Intratumour microbiome of pancreatic cancer

Abstract

Pancreatic cancer is a high mortality malignancy with almost equal mortality and morbidity rates. Both normal and tumour tissues of the pancreas were previously considered sterile. In recent years, with the development of technologies for high-throughput sequencing, a variety of studies have revealed that pancreatic cancer tissues contain small amounts of bacteria and fungi. The intratumour microbiome is being revealed as an influential contributor to carcinogenesis. The intratumour microbiome has been identified as a crucial factor for pancreatic cancer progression, diagnosis, and treatment, chemotherapy resistance, and immune response. A better understanding of the biology of the intratumour microbiome of pancreatic cancer contributes to the establishment of better early cancer screening and treatment strategies. This review focuses on the possible origins of the intratumour microbiome in pancreatic cancer, the intratumour localization, the interaction with the tumour microenvironment, and strategies for improving the outcome of pancreatic cancer treatment. Thus, this review offers new perspectives for improving the prognosis of pancreatic cancer.

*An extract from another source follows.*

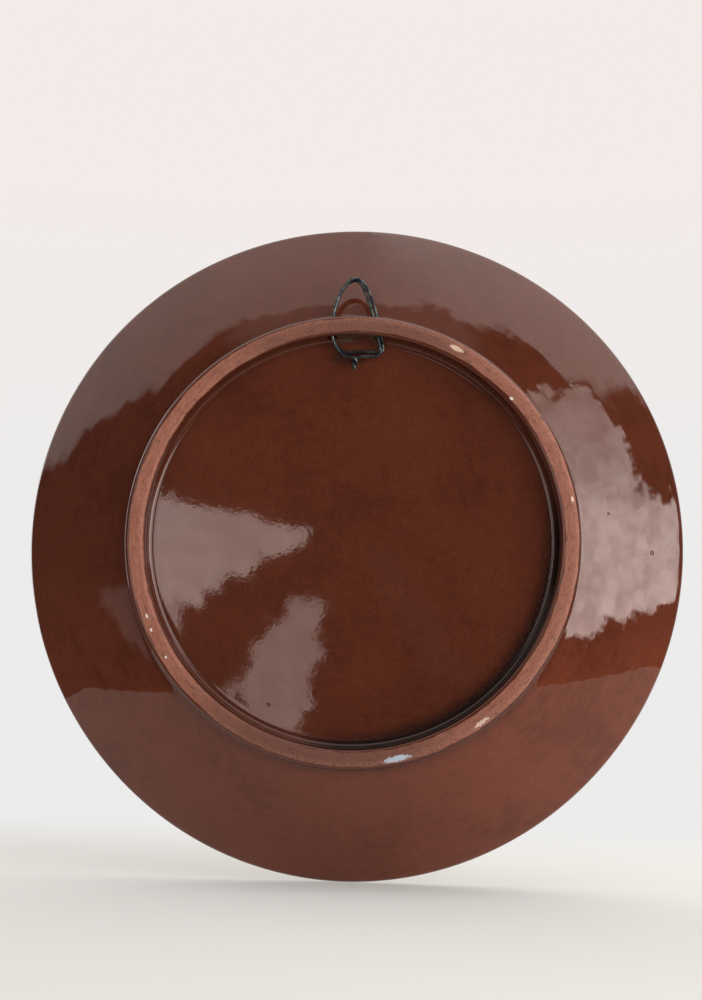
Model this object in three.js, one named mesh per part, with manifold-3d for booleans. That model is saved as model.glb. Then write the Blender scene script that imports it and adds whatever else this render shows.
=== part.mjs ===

Keywords: Chemoresistance; Diagnosis; Intratumour microbiome; Pancreatic cancer; Prognosis; Tumour microenvironment.

Figure 1

The origin and localization of the intratumour microbiome in pancreatic cancer. The microbiome in pancreatic ductal adenocarcinoma (PDAC) may originate from the gut and the oral cavity. The microbiome located in the oral cavity and gut can reach the pancreas via the pancreatic duct. But also exists the possibility of drainage via blood and lymph. The microbiome located in the gut migrates through the damaged intestinal epithelial barrier into the pancreas via venous blood, especially in the inferior gastrointestinal tract. In the case of oral microbiome, it can also enter the pancreas via the venous or lymphatic drainage. And the PDAC intratumour microbiome locates in tumour cells, immune cells and outside cells.

Figure 2

The intratumour microbiome-immune-pancreatic cancer axis. The intratumour fungi can activate the complement 3 (C3) complement cascade through the "lectin activation pathway". And C3a, as a fragment after C3 complement cascade reaction, promotes pancreatic ductal adenocarcinoma (PDAC) cells proliferation by binding to C3a receptors on the surface of cancer cells. Moreover, the intratumour fungi (Malassezia globosa or Alternaria alternata) and their cell-free extracts facilitate interleukin (IL)-33 secretion through activation of the dectin-1 receptor-mediated Src-Syk-CARD9 pathway. And IL-33 secretion promotes T helper 2 cell, group 2 innate lymphoid cells and Tregs enrichment in tumour microenvironment (TME), thus promoting PDAC progression. The intratumour bacteria promotes the secretion of neutrophil chemokines in the TME of PDAC thereby promoting tumour-associated neutrophils 2 (TAN2) enrichment in the TME. A portion of the effect of TAN2 may be through neutrophil extracellular traps. The PDAC intratumour bacteria also reduces the TAM1 polarization and decreased the antigen-presenting ability of TAM1 though through activation of toll-like receptors (TLR)2 and TLR4 on the surface of cells. TAM1 inhibition is accompanied by an increase in TAM to TAM2 conversion. It also promotes the secretion of IL-1β through TLR4 on the surface of PDAC cells. And IL-1β secretion promotes TAM2 activation through an indirect pathway that activates pancreatic stellate cells. Finally, the high diversity of intratumour microbiome promotes the activation of CD8⁺ T cells, which inhibits PDAC. C3: Complement 3; PDAC: Pancreatic ductal adenocarcinoma; Th2: T helper 2 cell; ILC2: Group 2 innate lymphoid cells; TME: Tumour microenvironment; TAN2: Tumour-associated neutrophils 2; NETs: Neutrophil extracellular traps; TAM: Tumour-associated macrophages; TLR: Toll-like receptors; PSCs: Pancreatic stellate cells.